IAEA's chief Mohamed ElBaradei said Gulf states wanted to use nuclear energy for desalination, power generation and health care.

"Preparation in the long-term for the use of nuclear energy in desalination and power generation may not happen tomorrow but it may happen be within 10 years or 15 years," ElBaradei told reporters after meeting GCC officials in Riyadh.

"Building up national expertise that will be ready and able to use this technology ... will be vital."

ElBaradei defended the bloc's right to nuclear energy, dismissing doubts raised by U.S. Secretary of State Condoleezza Rice in December on the motives for plan in a region rich in oil and gas.

"Nothing prevented ... the United States ... or the Soviet Union ... from developing nuclear energy while they were producing large quantities of oil," he said.

He said he expected the IAEA to reply in a month to GCC proposals to pave the way for the first in a series of studies that would define the region's needs and set a timetable.

The study will then be presented to GCC leaders at their summit in Oman's capital Muscat later this year.

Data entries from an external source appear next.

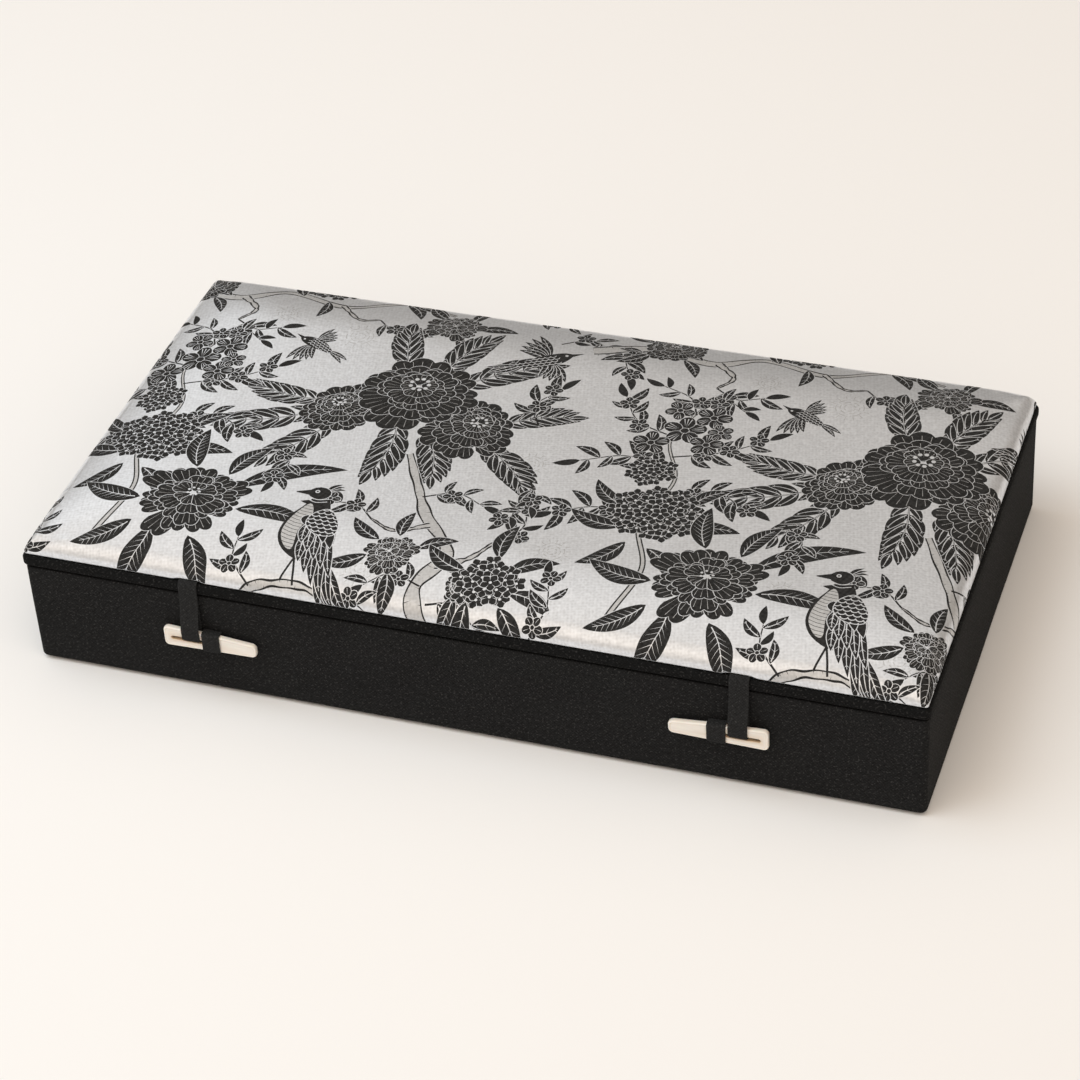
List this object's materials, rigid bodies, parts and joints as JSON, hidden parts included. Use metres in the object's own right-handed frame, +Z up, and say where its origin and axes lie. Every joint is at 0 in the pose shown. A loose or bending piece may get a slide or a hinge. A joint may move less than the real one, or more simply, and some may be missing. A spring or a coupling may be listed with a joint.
{
  "type": "jewelry casket",
  "caption": "Flat cloth-covered jewelry casket with a padded brocade lid on a cloth hinge, toggle and strap fastenings, and a lined tray with ring rolls.",
  "frame": {"origin": "middle of the underside of the tray, on the surface that the casket stands on", "axes": "+X along the casket to the right as seen from the front, -Y towards the front with the toggles, +Z up"},
  "size_m": [0.4014, 0.2224, 0.0719],
  "materials": {
    "black_cloth": "matte plain-weave book cloth",
    "strap_cloth": "matte folded cloth",
    "fibreboard": "raw fibreboard",
    "base_felt": "thin felt",
    "satin_lining": "soft satin",
    "pad_foam": "open-cell foam",
    "silver_brocade": "silver satin brocade with black figures",
    "bone": "polished bone"
  },
  "bodies": {
    "case": {"base_sheet": "base_felt", "floor_board": "fibreboard", "front_board": "fibreboard", "back_board": "fibreboard", "left_board": "fibreboard", "right_board": "fibreboard", "body_cover_cloth": "black_cloth", "front_lining": "satin_lining", "back_lining": "satin_lining", "left_lining": "satin_lining", "right_lining": "satin_lining", "floor_pad": "satin_lining", "left_cross_divider": "satin_lining", "right_cross_divider": "satin_lining", "centre_divider": "satin_lining", "right_divider": "satin_lining", "ring_roll_1": "satin_lining", "ring_roll_2": "satin_lining", "ring_roll_3": "satin_lining", "ring_roll_4": "satin_lining", "ring_roll_5": "satin_lining", "ring_roll_6": "satin_lining", "ring_roll_7": "satin_lining", "ring_roll_8": "satin_lining", "ring_roll_9": "satin_lining", "keeper_left": "strap_cloth", "keeper_right": "strap_cloth", "hinge_cloth": "black_cloth"},
    "lid": {"lid_board": "fibreboard", "lid_cover_cloth": "black_cloth", "lid_lining_pad": "satin_lining", "pad_card": "fibreboard", "foam_pad": "pad_foam", "brocade_cover": "silver_brocade", "strap_left": "strap_cloth", "strap_right": "strap_cloth"},
    "toggle_left": {"toggle_left": "bone"},
    "toggle_right": {"toggle_right": "bone"}
  },
  "joints": [
    {"name": "lid_hinge", "type": "hinge", "parent": "case", "child": "lid", "pos_m": [0, 0.1089, 0.05265], "axis": [-1, 0, 0], "range_deg": [0, 180], "deforming": ["hinge_cloth", "keeper_left", "keeper_right"]},
    {"name": "toggle_left_slide", "type": "slide", "parent": "lid", "child": "toggle_left", "axis": [-1, 0, 0], "range_m": [0, 0.026], "deforming": ["strap_left"]},
    {"name": "toggle_right_slide", "type": "slide", "parent": "lid", "child": "toggle_right", "axis": [1, 0, 0], "range_m": [0, 0.026], "deforming": ["strap_right"]}
  ]
}
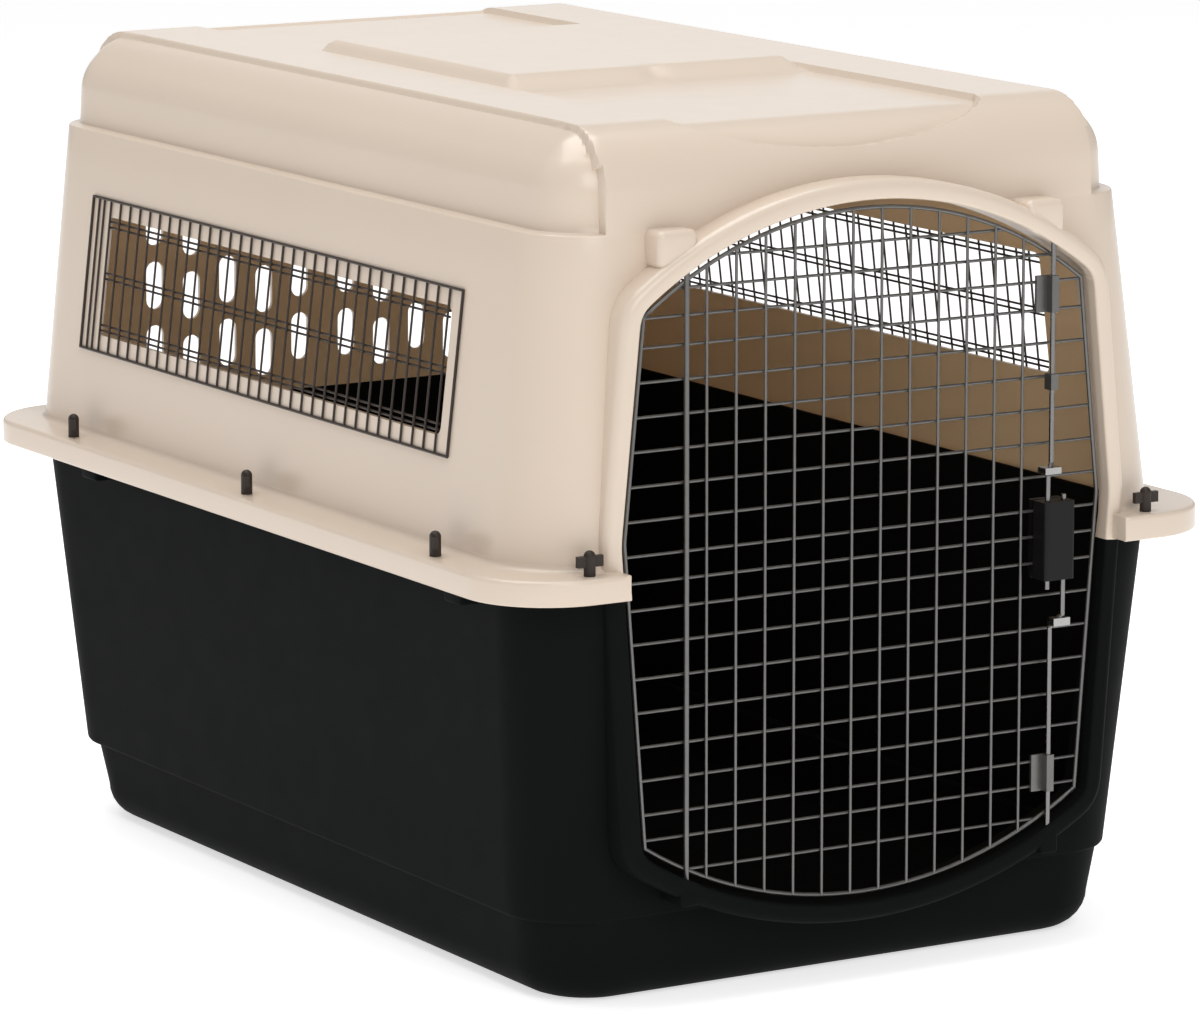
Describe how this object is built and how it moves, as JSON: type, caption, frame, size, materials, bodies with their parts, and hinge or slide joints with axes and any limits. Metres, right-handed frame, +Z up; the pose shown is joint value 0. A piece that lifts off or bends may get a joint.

The GCC has said it needed alternative sources of power as demand for electricity was rising 6% a year in the region.

"There is an urgent need to develop national expertise. The creation of a nuclear reactor dedicated to research may be essential ... for the development of national experts," ElBaradei added.

GCC Secretary-General Abdul-Rahman al-Attiyah said the bloc would remain committed to the nuclear Non-Proliferation Treaty and pledged transparency in the nuclear energy development process.